陸、海、空自衛隊の42基地にある163航空保安施設の飛行点検を実施している飛行点検隊。現在はU-125を2機、U-680Aを3機運用して任務を遂行している。これらの機体と退役したYS-11FCを比較してみよう。
50年以上も運用された歴史を感じるYS-11FC
昨今の大型ジェット旅客機と比べれば小さいが、機体の近くに立てばその威容に圧倒されるYS−11FC。クラシックな趣のあるプロペラエンジンを眺めながらタラップを昇り搭乗口に着くとこれが小ぶりで、背を屈めてくぐった先のキャビンの天井も低かった。
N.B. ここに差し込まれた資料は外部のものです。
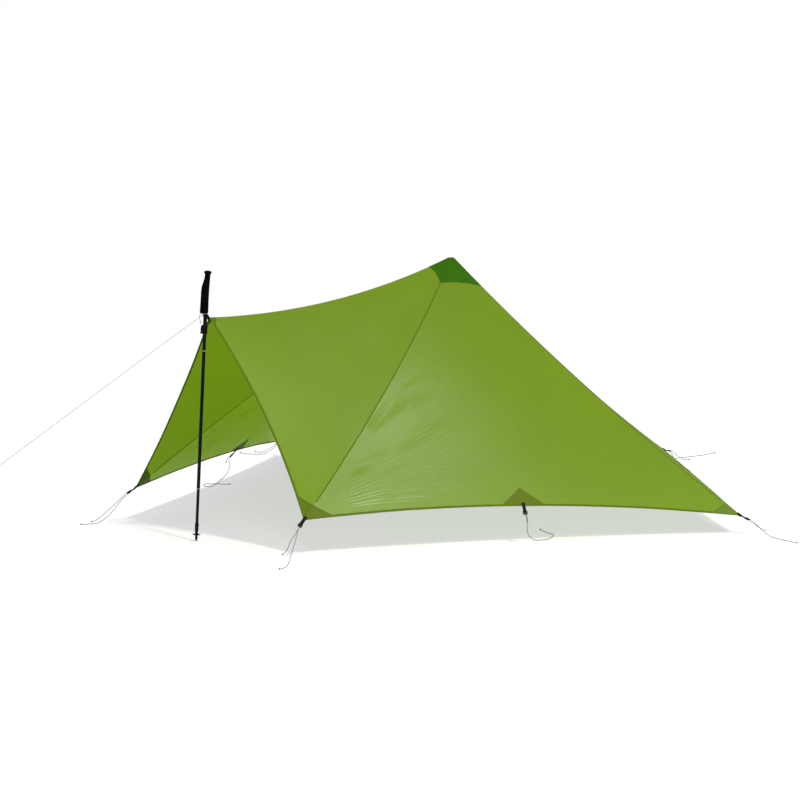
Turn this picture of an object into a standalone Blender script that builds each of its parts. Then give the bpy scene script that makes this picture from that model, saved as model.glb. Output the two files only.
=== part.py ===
"""Five-sided trekking pole shelter, pitched on two adjustable poles.

The front is -X and +Z is up. The origin is the point on the ground under the tip of the
centre pole. Every size is in metres. Its corners and seams mirror each other in the plane
y = 0, and the tie-out in the middle of its left edge lies further back than the right one.
"""

import math

import bmesh
import bpy
import numpy as np
from mathutils import Matrix, Vector

# Pitch of the canopy: where its ridges meet and where its corners hang
PEAK_HEIGHT = 1.222
SIDE_LENGTH = 2.10
RIDGE_LENGTH = 2.00
FRONT_SEAM_LENGTH = 1.965
DOOR_REACH = 1.577
DOOR_HEIGHT_SHARE = 0.8437
FRONT_CORNER_HEIGHT = 0.161
SIDE_CORNER_HEIGHT = 0.084
REAR_CORNER_HEIGHT = 0.070

# Cut of the cloth: how far each seam and hem is curved from its straight line
RIDGE_SAG = 0.039
FRONT_RIDGE_SAG = 0.067
FRONT_SEAM_LIFT = 0.043
FRONT_SEAM_DRIFT = 0.063
HEM_DEPTH = 0.071
DOOR_HEM_DEPTH = 0.0425
DOOR_HEM_BULGE = 0.010
PANEL_BELLY = 0.010
CLOTH_WALL = 0.0006
SEAM_GAP = 0.0008

DOOR_HEIGHT = PEAK_HEIGHT * DOOR_HEIGHT_SHARE

# Cap and patches, sewn over the panels
PEAK_HOLE = 0.028
TIP_DROP = 0.007
CAP_REACH = 0.228
CAP_FRONT_REACH = 0.165
CAP_EDGE_SHARE = 0.045
PATCH_SEAM_REACH = 0.096
PATCH_HEM_REACH = 0.150
PATCH_DOOR_REACH = 0.127
DOOR_PATCH_SEAM_REACH = 0.038
DOOR_PATCH_HEM_REACH = 0.060
PATCH_LIFT = 0.0012
CORNER_CUT = 0.003

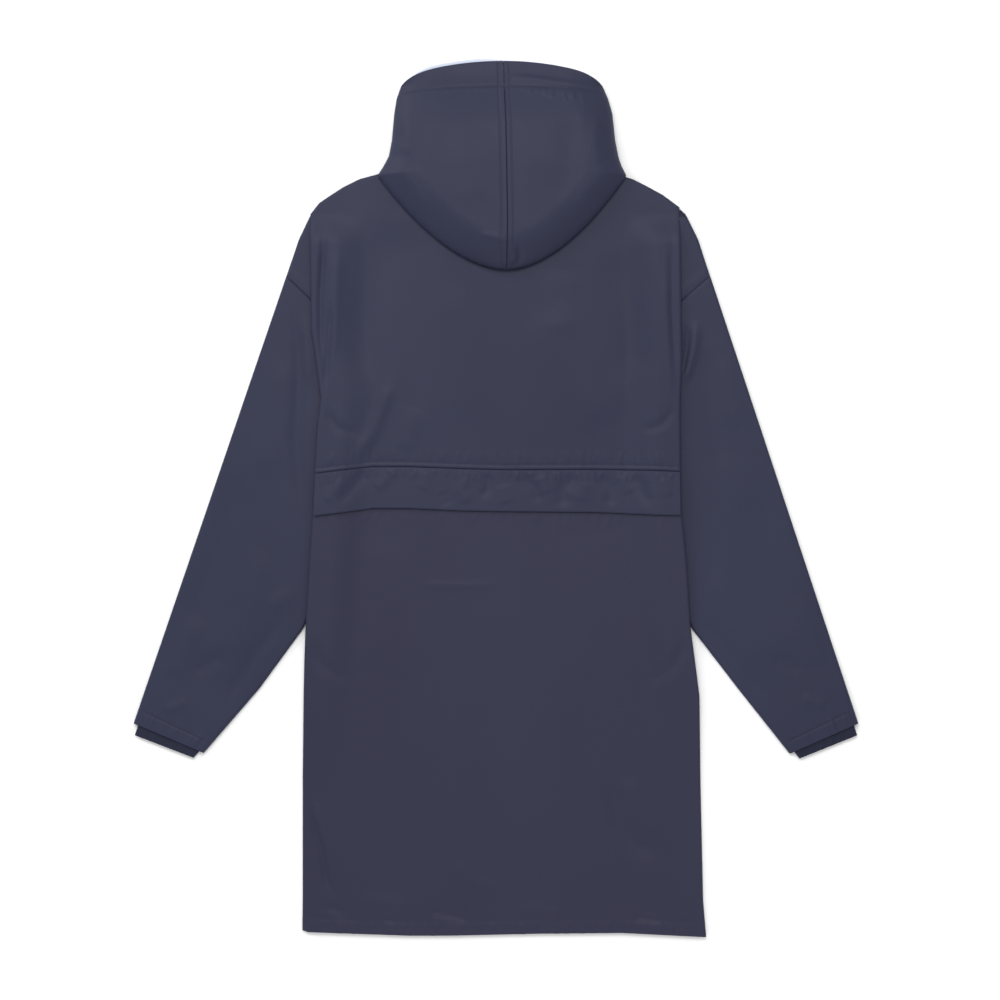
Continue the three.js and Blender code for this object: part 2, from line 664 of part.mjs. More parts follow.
// What lies hidden inside: the folded lower hood and its lining, as one rounded solid.
function hoodInside() {
  const inset = 0.955;
  const below = CLOTH / 2 + LINING_CLOTH + 2 * LAYER_GAP + 0.8;
  const rows = [0.05, 0.14, 0.24, 0.36, 0.5, 0.64, 0.76, 0.86, 0.93, 0.965];
  const spans = [-1, -0.96, -0.88, -0.72, -0.5, -0.25, 0, 0.25, 0.5, 0.72, 0.88, 0.96, 1];
  const vertices = [];
  const triangles = [];
  const count = spans.length;
  for (const down of rows) {
    for (const span of spans) {
      const plan = hoodPlan(span * inset, down);
      vertices.push([plan.x, plan.y, hoodHeight(plan) - below]);
    }
  }
  const lower = vertices.length;
  for (let i = 0; i < lower; i += 1) vertices.push([vertices[i][0], vertices[i][1], 0]);
  const quad = (a, b, c, d) => triangles.push([a, b, c], [a, c, d]);
  const at = (j, i) => j * count + i;
  for (let j = 0; j < rows.length - 1; j += 1) {
    for (let i = 0; i < count - 1; i += 1) {
      quad(at(j, i), at(j, i + 1), at(j + 1, i + 1), at(j + 1, i));
      quad(lower + at(j, i), lower + at(j + 1, i), lower + at(j + 1, i + 1), lower + at(j, i + 1));
    }
    const end = count - 1;
    quad(at(j, 0), at(j + 1, 0), lower + at(j + 1, 0), lower + at(j, 0));
    quad(at(j, end), lower + at(j, end), lower + at(j + 1, end), at(j + 1, end));
  }
  const last = rows.length - 1;
  for (let i = 0; i < count - 1; i += 1) {
    quad(at(0, i), lower + at(0, i), lower + at(0, i + 1), at(0, i + 1));
    quad(at(last, i), at(last, i + 1), lower + at(last, i + 1), lower + at(last, i));
  }
  const filled = toManifold(rightWayOut(solid(vertices, triangles)));
  return fromManifold(filled.subtract(toManifold(bodyFootprint())));
}

// The space that the flattened back and fronts take under the hood.
function bodyFootprint() {
  const margin = 2.5;
  const outline = new THREE.Shape();
  outline.moveTo(BACK_TOP[0].x, 200);
  for (const { x, y } of BACK_TOP) outline.lineTo(x, y + margin);
  outline.lineTo(BACK_TOP[BACK_TOP.length - 1].x, 200);
  outline.closePath();
  const block = new THREE.ExtrudeGeometry(outline, { depth: LAID + LAYER_GAP + 5, bevelEnabled: false });
  block.translate(0, 0, -5);
  return block;
}

// ---- the parka ----
const shell = { color: 0x42455a, roughness: 0.55, metalness: 0 };
const rib = { color: 0x2f3242, roughness: 0.8, metalness: 0 };
const pale = { color: 0xb4bccb, roughness: 0.7, metalness: 0 };
const group = new THREE.Group();

function piece(name, geometry, look) {
  const mesh = new THREE.Mesh(geometry, new THREE.MeshStandardMaterial(look));
  mesh.name = name;
  group.add(mesh);
}

piece('back_upper', backUpper(), shell);
piece('back_waist_band', waistBand(), shell);
piece('back_skirt', backSkirt(), shell);
piece('front_placket', placket(), shell);
for (const [key, side] of [['left', -1], ['right', 1]]) {
  piece(`front_${key}`, front(side), shell);
  piece(`sleeve_${key}`, sleeve(side), shell);
  piece(`storm_cuff_${key}`, stormCuff(side), rib);
  piece(`hood_${key}`, hoodHalf(side), shell);
}
piece('hood_lining', hoodLining(), pale);
piece('hood_inside', hoodInside(), shell);

export default group;
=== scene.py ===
"""A navy hooded rain parka laid flat with its back up, seen from straight above.

Shapes are worked out in millimetres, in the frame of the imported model, and
written to the meshes in metres.
"""
import math
import random

import bpy
import numpy as np
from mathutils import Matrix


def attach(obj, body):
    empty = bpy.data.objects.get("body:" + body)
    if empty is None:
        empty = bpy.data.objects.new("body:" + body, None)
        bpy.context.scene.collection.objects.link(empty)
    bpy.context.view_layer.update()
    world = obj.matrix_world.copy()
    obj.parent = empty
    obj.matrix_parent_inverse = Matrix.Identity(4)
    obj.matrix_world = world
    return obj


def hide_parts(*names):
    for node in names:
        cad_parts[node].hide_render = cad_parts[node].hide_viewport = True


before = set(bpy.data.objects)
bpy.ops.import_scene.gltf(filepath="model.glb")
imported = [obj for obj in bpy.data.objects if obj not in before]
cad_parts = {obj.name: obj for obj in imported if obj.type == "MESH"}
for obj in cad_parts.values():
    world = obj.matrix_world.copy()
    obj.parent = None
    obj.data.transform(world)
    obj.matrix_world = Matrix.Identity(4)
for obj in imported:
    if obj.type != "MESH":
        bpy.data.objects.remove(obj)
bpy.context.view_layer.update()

MM = 0.001

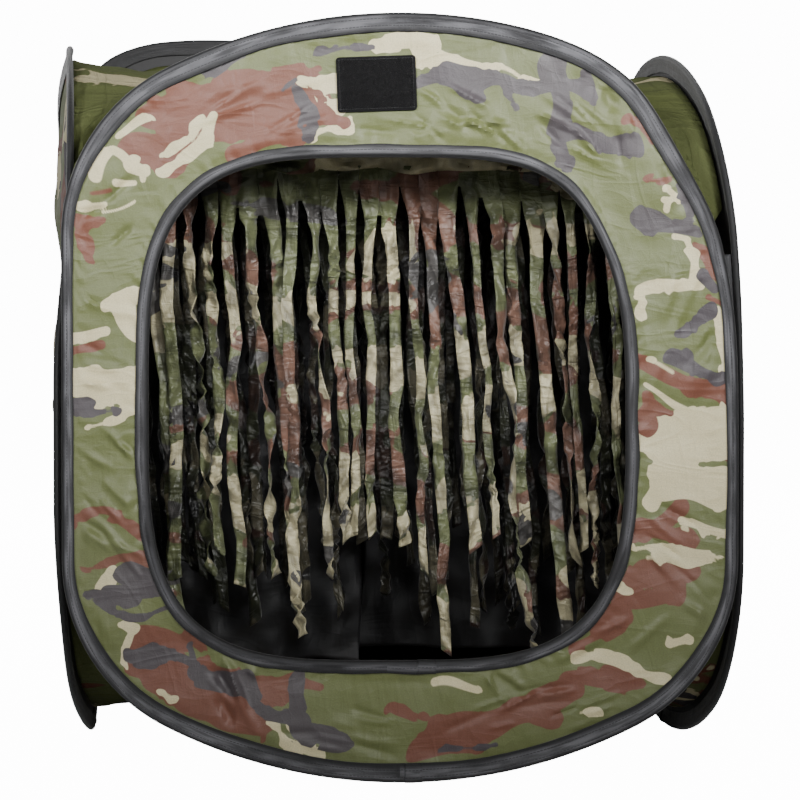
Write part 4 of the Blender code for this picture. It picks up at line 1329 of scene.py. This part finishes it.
def strip_row(name, node, seed, cloth_name, header_seed, gathered):
    """Row of narrow strips cut from one band: crumpled, twisted and swinging a little."""
    curtains = bpy.context.scene.blind_curtains
    low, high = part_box(node)
    y, top = (low.y + high.y) / 2, high.z + HEADER_LAP
    count = round((high.x - low.x - curtains.strip) / curtains.pitch) + 1
    across_faces, band_rows, strip_rows = 4, 3, 116
    columns, rows = count * (across_faces + 1) - 1, band_rows + strip_rows
    draw = np.random.default_rng(seed)
    lengths = curtains.shortest + (curtains.longest - curtains.shortest) * draw.uniform(
        0, 1, count)
    breadth = draw.uniform(0.66, 1.10, count)
    twist = np.where(draw.uniform(0, 1, count) < 0.25, draw.uniform(0.9, 1.9, count),
                     draw.uniform(0.1, 0.55, count))
    phase = draw.uniform(0, 2 * pi, (6, count))
    stride = draw.uniform(0.12, 0.24, count)
    slant = curtains.slant * draw.uniform(0.3, 1.7, count)
    slant *= 1 - 0.6 * smooth(0.75, 1.0, np.linspace(0, 1, count))
    curl = draw.uniform(-0.012, 0.012, count) * (draw.uniform(0, 1, count) < 0.5)
    crease_step = curtains.crease_step * draw.uniform(1.0, 2.2, count)
    lean = draw.uniform(0.7, 2.4, count) * draw.choice((1, 1, -1), count)
    depth_step = np.where(np.arange(count) % 2 == 0, 0.0022, -0.0022)
    slots = draw.integers(0, 12, count) + band_rows
    knots = 14
    bends = draw.uniform(-1, 1, (2, count, knots)) * np.array((0.0028, 0.0050))[:, None, None]
    bends[:, :, 0] = 0
    mean = (curtains.shortest + curtains.longest) / 2

    def bent(which, strip, s):
        place = np.clip(s / curtains.bend_step, 0, knots - 1.001)
        before = place.astype(int)
        after = place - before
        return bends[which, strip, before] * (1 - after) + bends[which, strip, before + 1] * after

    def shape(u, v):
        column, row = np.rint(u * columns).astype(int), np.rint((1 - v) * rows).astype(int)
        strip, k = column // (across_faces + 1), column % (across_faces + 1)
        part = k / across_faces - 0.5
        run = np.maximum(row - band_rows, 0) / strip_rows
        own = smooth(0.10, 0.40, run)
        s = run * (lengths[strip] * own + mean * (1 - own) - curtains.band)
        hang = smooth(-0.01, 0.05, s)
        slot = np.where(part < 0, slots[strip - 1], slots[strip])
        spare = (curtains.pitch - curtains.strip - 0.0008) * (1 - smooth(slot, slot + 10, row))
        aside = part * (curtains.strip * (1 + (breadth[strip] - 1) * hang) + spare)
        turned = twist[strip] * hang * (0.7 + 0.8 * smooth(0.08, 0.26, s))
        angle = turned * np.sin(2 * pi * s / stride[strip] + phase[0, strip])
        width = 1 + 0.08 * hang * ripples(seed + 1, 0.030, s, strip * 0.31 + np.sign(aside))
        zigzag = (s + aside * lean[strip]) / crease_step[strip] + phase[1, strip]
        zigzag = zigzag + 0.5 * ripples(seed + 5, 0.08, s, strip * 0.37)
        crease = 2 * np.abs(2 * (zigzag % 1.0) - 1) - 1
        crease *= curtains.crumple * hang * (0.6 + 0.4 * ripples(seed + 2, 0.07, s, strip * 0.2))
        sway_x = slant[strip] * s + 0.0014 * hang * np.sin(2 * pi * s / 0.19 + phase[2, strip])
        sway_x = sway_x + bent(0, strip, s)
        sway_y = 0.0035 * hang * np.sin(2 * pi * s / 0.23 + phase[4, strip])
        sway_y = sway_y + depth_step[strip] * hang + bent(1, strip, s)
        to_end = np.maximum(s - (lengths[strip] - curtains.band - 0.045), 0) / 0.045
        sway_y = sway_y + curl[strip] * to_end ** 2
        cup = 18.0 * np.sin(phase[5, strip] + s * 25) * (aside ** 2)
        x = low.x + strip * curtains.pitch + curtains.strip / 2
        sway_y = sway_y + gathered * gathers(header_seed, x + aside, 0.0) * (1 - hang)
        x = x + sway_x
        x = x + aside * width * np.cos(angle) - (crease + cup) * np.sin(angle)
        inward = aside * width * np.sin(angle) + (crease + cup) * np.cos(angle)
        band = np.minimum(row / band_rows, 1) * curtains.band
        ragged = 0.004 * to_end * part * lean[strip]
        return np.column_stack((x, y + HEADER_GAP + inward + sway_y, top - band - s + ragged))

    def cut(u, v):
        column = int(u * columns)
        return (column % (across_faces + 1) == across_faces
                and (1 - v) * rows > slots[column // (across_faces + 1)])

    mesh = grid_mesh(name, columns, rows, shape, (high.x - low.x, curtains.longest), cut=cut)
    comb = make_piece(mesh, material(cloth_name), thickness=STRIP_CLOTH, sharp=55)
    return comb


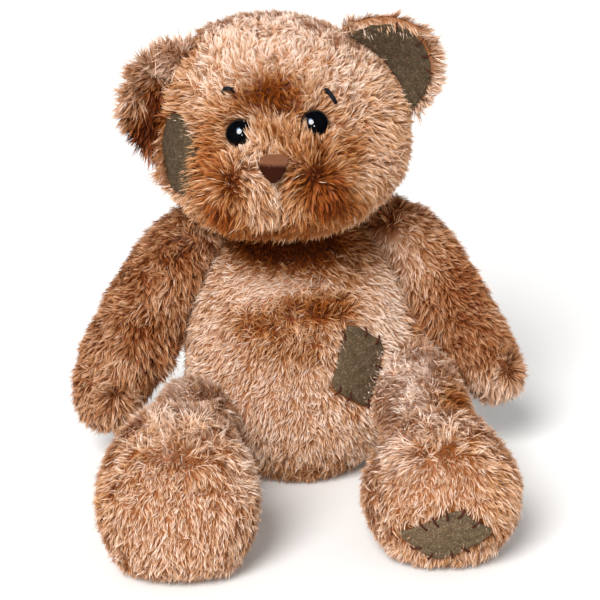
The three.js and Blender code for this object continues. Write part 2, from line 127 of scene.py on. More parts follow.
def welded(name, *cad_names):
    """A copy of CAD nodes as one mesh, with its loose triangles joined up."""
    joined = bmesh.new()
    for cad_name in cad_names:
        joined.from_mesh(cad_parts[cad_name].data)
    bmesh.ops.remove_doubles(joined, verts=joined.verts, dist=WELD)
    mesh = bpy.data.meshes.new(name)
    joined.to_mesh(mesh)
    joined.free()
    return linked(name, mesh)


def settled(piece):
    """Turns a piece's modifiers into plain mesh."""
    graph = bpy.context.evaluated_depsgraph_get()
    done = piece.evaluated_get(graph)
    mesh = bpy.data.meshes.new_from_object(done, preserve_all_data_layers=True, depsgraph=graph)
    piece.modifiers.clear()
    old = piece.data
    piece.data = mesh
    bpy.data.meshes.remove(old)
    return piece


def smooth_form(name, voxel, passes, *cad_names):
    """CAD nodes melted into one closed, rounded form, with a grain of so many mm."""
    form = welded(name, *cad_names)
    melt = form.modifiers.new("melt", "REMESH")
    melt.mode = "VOXEL"
    melt.voxel_size = voxel * MM
    relax = form.modifiers.new("relax", "SMOOTH")
    relax.factor = 0.5
    relax.iterations = passes
    return settled(form)


def points_of(piece):
    """The places, in mm, and the outward directions of a piece's points."""
    mesh = piece.data
    at = np.empty(len(mesh.vertices) * 3, np.float32)
    mesh.vertices.foreach_get("co", at)
    out = np.empty(len(mesh.vertices) * 3, np.float32)
    mesh.vertex_normals.foreach_get("vector", out)
    return at.reshape(-1, 3) / MM, out.reshape(-1, 3).astype(float)


def move_points(piece, at):
    """Puts a piece's points at these places, in mm."""
    piece.data.vertices.foreach_set("co", np.asarray(at * MM, np.float32).ravel())
    piece.data.update()


def grown(piece, by):
    """Moves a piece's surface outwards by so many mm."""
    at, out = points_of(piece)
    move_points(piece, at + out * by)
    return piece


def tree_of(cad_names):
    """A search tree over the faces of CAD nodes."""
    corners, rings = [], []
    for cad_name in cad_names:
        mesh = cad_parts[cad_name].data
        rings += [[k + len(corners) for k in face.vertices] for face in mesh.polygons]
        corners += [v.co.copy() for v in mesh.vertices]
    return BVHTree.FromPolygons(corners, rings)


# All in mm. The skin and the fill lie this far under the CAD's outer surface, and where two bags touch the
# skin comes right up to it.
SKIN_DEPTH, FILL_DEPTH, TOUCHING_DEPTH = 3.4, 6.6, 0.5
# The form's grain; how far outside the form a look for the surface starts, and how far in it goes; the most
# that one round moves a point; and how near the next bag has to be to touch.
FORM_VOXEL, FIT_REACH, FIT_LOOK, FIT_STEP, TOUCHING = 4.5, 14.0, 22.4, 5.0, 2.5
FIT_ROUNDS, FIT_SMOOTHING = 2, 3


def fitted(piece, cad_names, depth, neighbours):
    """Moves a form's surface to lie so many mm under the CAD's outer one, smoothly."""
    tree = tree_of(cad_names)
    others = tree_of(neighbours)
    for _ in range(FIT_ROUNDS):
        at, out = points_of(piece)
        push = np.zeros(len(at))
        for i, (spot, way) in enumerate(zip(at, out)):
            hit = tree.ray_cast(Vector(spot + way * FIT_REACH) * MM, -Vector(way), FIT_LOOK * MM)
            height = FIT_REACH - hit[3] / MM if hit[0] else depth
            touches = hit[0] and others.find_nearest(hit[0], TOUCHING * MM)[0]
            push[i] = min(max(height - (TOUCHING_DEPTH if touches else depth), -FIT_STEP), FIT_STEP)
        ends = np.array([edge.vertices[:] for edge in piece.data.edges])
        for _ in range(FIT_SMOOTHING):
            total, count = push.copy(), np.ones(len(push))
            np.add.at(total, ends[:, 0], push[ends[:, 1]])
            np.add.at(total, ends[:, 1], push[ends[:, 0]])
            np.add.at(count, ends.ravel(), 1)
            push = total / count
        move_points(piece, at + out * push[:, None])
    return piece


FILL = fibre_fill()
PANELS = {
    "head": ("head_gusset_panel", "head_left_panel", "head_right_panel", "head_back_panel")
    + ("muzzle_left_panel", "muzzle_right_panel"),
    "body": ("body_front_panel", "body_back_left_panel", "body_back_right_panel", "body_seat_panel"),
}
for side in ("left", "right"):
    PANELS["arm_" + side] = tuple(f"arm_{side}_{cut}_panel" for cut in ("front", "back"))
    PANELS["leg_" + side] = tuple(f"leg_{side}_{cut}_panel" for cut in ("sole", "outer", "inner"))
forms = {}
for part, cad_names in PANELS.items():
    neighbours = [cad_name for other, others in PANELS.items() if other != part for cad_name in others]
    form = smooth_form("skin_of_" + part, FORM_VOXEL, 5, part + "_stuffing")
    forms[part] = fitted(form, cad_names, SKIN_DEPTH, neighbours)
    fill = grown(linked("fibre_" + part, forms[part].data.copy()), SKIN_DEPTH - FILL_DEPTH)
    fill.data.materials.append(FILL)
    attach(fill, "root")
    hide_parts(part + "_stuffing")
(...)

コックピットに入るとそこには計器類がびっしり。全ての位置と用途を覚えるのは並大抵の労力ではないだろう。興味深かったのは、管制官とやりとりするためのヘッドセットにはマイクがなく(手持ちのマイクが別にある)、キャビンとの通信にはこのマイクと座席後方に取り付けられた黒電話の受話器(!)で対応しているという。
キャビンの前部に設置された自動飛行点検装置は開発当初のコンピュータのように大きく、キャビンの横幅の約半分を占めている。点検装置はレトロな外観で、ディスプレーに表示されるのは文字情報のみだ。機内の設備も飛行点検用の器材も、何から何までベテランの風格があるYS−11FCだった。
機体や飛行点検装置がスリムになったU-125
イギリスのブリティッシュ・エアロスペース社製のビジネス用ジェット機を原型とするU−125。1960年代に開発されたとはいうものの、機体やエンジンが改修・換装されながら現在でも生産が続けられているというだけあって、YS−11FCのような古風なイメージではない。コックピットの計器類も少なくなっているし、もちろん通信用のヘッドセットマイクも装備されている。自動飛行点検装置もかなりコンパクトだ。
ただし、ビジネスジェットとして開発された機体なので機体自体もかなりコンパクト。さまざまな器材を搭載したキャビンはとにかく狭い。YS−11FCとU−680Aの中間に位置する、過渡期の機体という印象を受けた。
機体も点検機材も最新鋭。空間も広いU-680A
美しい流線形の外観は一見してピカピカでツルツル。アメリカのテキストロン・アビエーション社製のビジネスジェット機を原型とするU−680Aは、なにより新品感が際立つ。
キャビンに一歩足を踏み入れると、そのゆったりした空間はハリウッドスターやアラブの石油王のプライベートジェットを思わせる。YS−11FCのように大きな箱型の点検装置ではなく、ノートパソコンのようなコンソールとプリンターのみという構成だ。
コックピットにはアナログ計器が1つもなく、MFD(マルチ・ファンクション・ディスプレー)をはじめ、各種データがディスプレーに表示されている。操縦席は外車のシートのような高級感があり、これならパイロットの負担が軽減されるというのもうなずける。この最新鋭の機体であれば、飛行点検任務がはかどるに違いない。